§ Information supplied
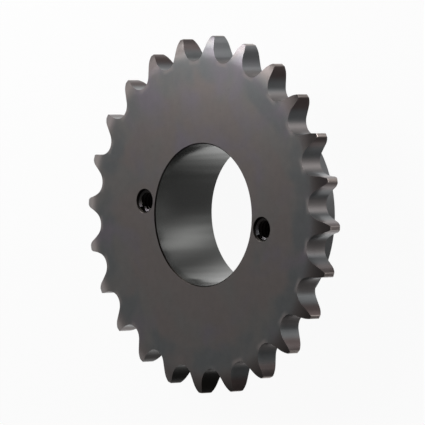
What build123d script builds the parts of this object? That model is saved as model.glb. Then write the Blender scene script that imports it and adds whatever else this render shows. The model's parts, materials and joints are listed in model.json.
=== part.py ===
from build123d import *
import math
import os

os.makedirs("parts", exist_ok=True)

# Driving dimensions: millimetres and degrees

# Roller chain that the teeth carry
pitch = 12.7
roller_diameter = 7.92

# Rim
teeth = 24
tooth_width = 7.21
side_relief = 1.7
side_relief_depth = 6.0
tip_edge_round = 0.6
tip_corner_round = 0.4

# Hub and bore
length_through_bore = 23.0
bore_diameter = 41.28
bore_chamfer_face = 0.35
bore_chamfer_hub = 0.45
hub_end_chamfer = 0.2
hub_corner_chamfer = 0.6

# Two tapped holes for the bushing screws, cut to the thread's major diameter,
# with the walls that they leave towards the bore and towards the hub's outside
screw_hole_diameter = 6.35
screw_wall_inside = 1.585
screw_wall_outside = 3.175
screw_mouth_chamfer = 0.45
screw_hole_count = 2
screw_hole_angle = -5.1

# Allowances of the tooth form, and how far the gap cutter's outline passes the blank
seat_allowance = 0.0762
form_allowance = 0.0381
cutter_overrun = 0.03
cutter_lead = 1.0

# Values that follow from the sizes above
outside_diameter = pitch * (0.6 + 1 / math.tan(math.radians(180 / teeth)))
tip_radius = outside_diameter / 2
bore_radius = bore_diameter / 2
screw_hole_radius = screw_hole_diameter / 2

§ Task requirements
Reproduce the material verbatim, line by line.

§ Answer below
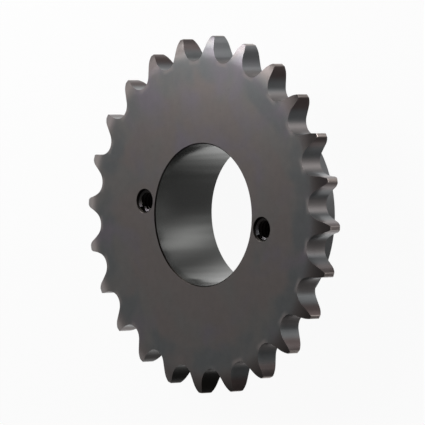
What build123d script builds the parts of this object? That model is saved as model.glb. Then write the Blender scene script that imports it and adds whatever else this render shows. The model's parts, materials and joints are listed in model.json.
=== part.py ===
from build123d import *
import math
import os

os.makedirs("parts", exist_ok=True)

# Driving dimensions: millimetres and degrees

# Roller chain that the teeth carry
pitch = 12.7
roller_diameter = 7.92

# Rim
teeth = 24
tooth_width = 7.21
side_relief = 1.7
side_relief_depth = 6.0
tip_edge_round = 0.6
tip_corner_round = 0.4

# Hub and bore
length_through_bore = 23.0
bore_diameter = 41.28
bore_chamfer_face = 0.35
bore_chamfer_hub = 0.45
hub_end_chamfer = 0.2
hub_corner_chamfer = 0.6

# Two tapped holes for the bushing screws, cut to the thread's major diameter,
# with the walls that they leave towards the bore and towards the hub's outside
screw_hole_diameter = 6.35
screw_wall_inside = 1.585
screw_wall_outside = 3.175
screw_mouth_chamfer = 0.45
screw_hole_count = 2
screw_hole_angle = -5.1

# Allowances of the tooth form, and how far the gap cutter's outline passes the blank
seat_allowance = 0.0762
form_allowance = 0.0381
cutter_overrun = 0.03
cutter_lead = 1.0

# Values that follow from the sizes above
outside_diameter = pitch * (0.6 + 1 / math.tan(math.radians(180 / teeth)))
tip_radius = outside_diameter / 2
bore_radius = bore_diameter / 2
screw_hole_radius = screw_hole_diameter / 2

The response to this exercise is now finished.